Daughenbaugh recovering from transplant
A Havre woman who waited for more than a year for a double transplant, is recovering in Seattle.
Judy Daughenbaugh, a long-time Box Elder middle school teacher, received a transplanted kidney and pancreas Thursday, her daughter Kathy Palmer said Tuesday.
"She's doing really well, " Palmer added. "As of Saturday, she was no longer diabetic. She hasn't had insulin since Thursday."
Daughenbaugh has a webpage set up on caringbridge.org where her family and friends can leave her messages and read about her progress online.
Daughenbaugh found out she had diabetes on her 12th birthday. She had been treating it ever since, but needed a transplant for both her kidneys and pancreas when interviewed by the Havre Daily News in January 2010.
She had been on a waiting list at Virginia Mason Medical Center in Seattle for the transplants for several months and turned to the community for help preparing for the expenses.
Palmer said the response from the community was wonderful. People had been holding fundraisers for weeks before the benefit, and Palmer said people from Havre, Box Elder and Big Sandy came in high numbers.

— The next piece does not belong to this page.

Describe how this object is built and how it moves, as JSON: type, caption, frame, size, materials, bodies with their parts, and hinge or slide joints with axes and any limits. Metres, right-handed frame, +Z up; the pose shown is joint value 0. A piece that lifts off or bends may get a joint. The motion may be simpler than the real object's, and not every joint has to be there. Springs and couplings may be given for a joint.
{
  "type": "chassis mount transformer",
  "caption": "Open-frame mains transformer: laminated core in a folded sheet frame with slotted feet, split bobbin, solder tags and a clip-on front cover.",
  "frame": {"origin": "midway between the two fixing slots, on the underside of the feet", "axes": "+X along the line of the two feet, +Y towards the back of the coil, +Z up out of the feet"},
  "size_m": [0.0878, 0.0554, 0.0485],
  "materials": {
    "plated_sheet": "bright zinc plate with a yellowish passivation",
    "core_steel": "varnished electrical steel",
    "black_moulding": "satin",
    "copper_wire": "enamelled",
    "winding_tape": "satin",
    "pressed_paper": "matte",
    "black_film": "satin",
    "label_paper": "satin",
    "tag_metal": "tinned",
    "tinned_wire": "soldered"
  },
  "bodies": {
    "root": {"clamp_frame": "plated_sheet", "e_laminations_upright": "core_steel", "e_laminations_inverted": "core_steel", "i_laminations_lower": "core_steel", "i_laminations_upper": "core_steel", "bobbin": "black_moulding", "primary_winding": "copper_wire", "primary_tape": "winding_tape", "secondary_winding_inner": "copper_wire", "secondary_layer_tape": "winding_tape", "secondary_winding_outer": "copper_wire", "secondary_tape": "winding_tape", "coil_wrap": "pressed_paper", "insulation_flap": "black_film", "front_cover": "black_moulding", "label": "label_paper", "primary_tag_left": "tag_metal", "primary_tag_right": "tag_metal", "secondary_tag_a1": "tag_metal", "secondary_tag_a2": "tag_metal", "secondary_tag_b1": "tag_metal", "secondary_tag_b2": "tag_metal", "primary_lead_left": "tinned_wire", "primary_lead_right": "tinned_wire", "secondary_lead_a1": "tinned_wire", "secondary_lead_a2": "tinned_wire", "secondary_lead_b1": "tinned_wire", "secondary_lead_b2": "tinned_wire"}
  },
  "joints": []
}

"It was kind of a nasty day, but it was a really good turnout," she said.
The process of finding organs for Daughenbaugh was a lengthy one due to having to find both a kidney and pancreas, which matched and were in good condition. She was on call to go to Seattle at the drop of a hat to be tested for a match if any were found, and went many times.
Palmer said her mother found out Thursday that the operation was a go.

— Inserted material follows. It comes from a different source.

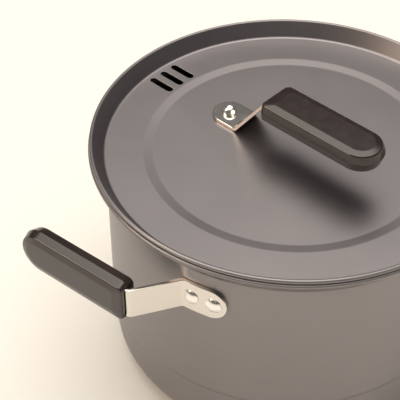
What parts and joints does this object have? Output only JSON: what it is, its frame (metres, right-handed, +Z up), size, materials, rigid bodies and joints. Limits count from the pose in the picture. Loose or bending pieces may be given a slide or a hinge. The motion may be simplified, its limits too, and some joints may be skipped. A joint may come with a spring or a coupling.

"This happened to be that both of the organs were in good condition and were a perfect match," she said.
Daughenbaugh went into surgery at 5:30 p. m., and was in recovery by 1:30 a. m. Friday.
Palmer said her father, Tom Daughenbaugh, is at her mother's side, and Daughenbaugh's sister in Seattle, Tammy, also is spending time with her.

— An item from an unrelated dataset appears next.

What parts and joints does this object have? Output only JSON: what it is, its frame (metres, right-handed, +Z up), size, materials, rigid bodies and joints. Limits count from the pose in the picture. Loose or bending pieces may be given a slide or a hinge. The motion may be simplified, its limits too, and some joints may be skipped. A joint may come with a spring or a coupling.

Two of Daughenbaugh's daughters, Tiffany Kimberling and Desara Kutzler, already have been out to visit, and Palmer said she and her other sister, Jan Harrison, also will be going out to visit their mother in the coming weeks.
Palmer said it is normal to expect at least two months stay in and then near the hospital, to watch progress of the recovery and make certain there is no rejection of the transplanted organs. But her mother is recovering so quickly that schedule could be moved up, she said.
"They might be letting her move to an apartment near the hospital in a few days," Palmer said.